Pada periode Januari–April 2020, nilai ekspor rempah Indonesia mencapai USD 218,69 juta, atau meningkat 19,28 persen dibandingkan periode yang sama tahun 2019. Komoditas ekspor rempah utama Indonesia selama tahun 2019 adalah lada (pangsa pasar 22,04 persen), cengkeh (16,65 persen), bubuk kayu manis (12,16 persen), vanila (10,42 persen), dan pala (10,09 persen). Kelima produk ini merupakan komoditas utama rempah dengan jumlah pangsa pasar sebanyak 71,36 persen dari total ekspor rempah Indonesia di tahun 2019.
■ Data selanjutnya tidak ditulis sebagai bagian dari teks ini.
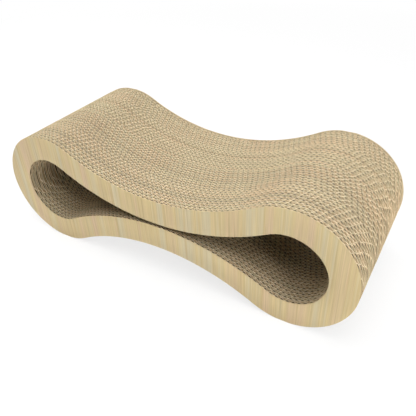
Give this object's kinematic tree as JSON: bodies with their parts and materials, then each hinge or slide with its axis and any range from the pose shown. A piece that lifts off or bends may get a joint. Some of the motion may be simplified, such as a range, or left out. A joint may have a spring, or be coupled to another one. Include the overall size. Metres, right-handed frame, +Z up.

Negara tujuan ekspor utama produk rempah Indonesia pada 2019 adalah Amerika Serikat dengan pangsa pasar 22,48 persen, India (15,54 persen), Vietnam (14,03 persen), Tiongkok (7,32 persen), dan Belanda (4,94 persen). Sementara itu, sepanjang 2015―2019, ekspor rempah Indonesia ke pasar nontradisional menunjukkan tren pertumbuhan positif, antara lain ke Pakistan (tren 16,32 persen), Saudi Arabia (11,94 persen), Thailand (6,69 persen), Uni Emirat Arab (UAE) (37,06 persen), Kanada (1,68 persen), dan Brasil (9,07 persen).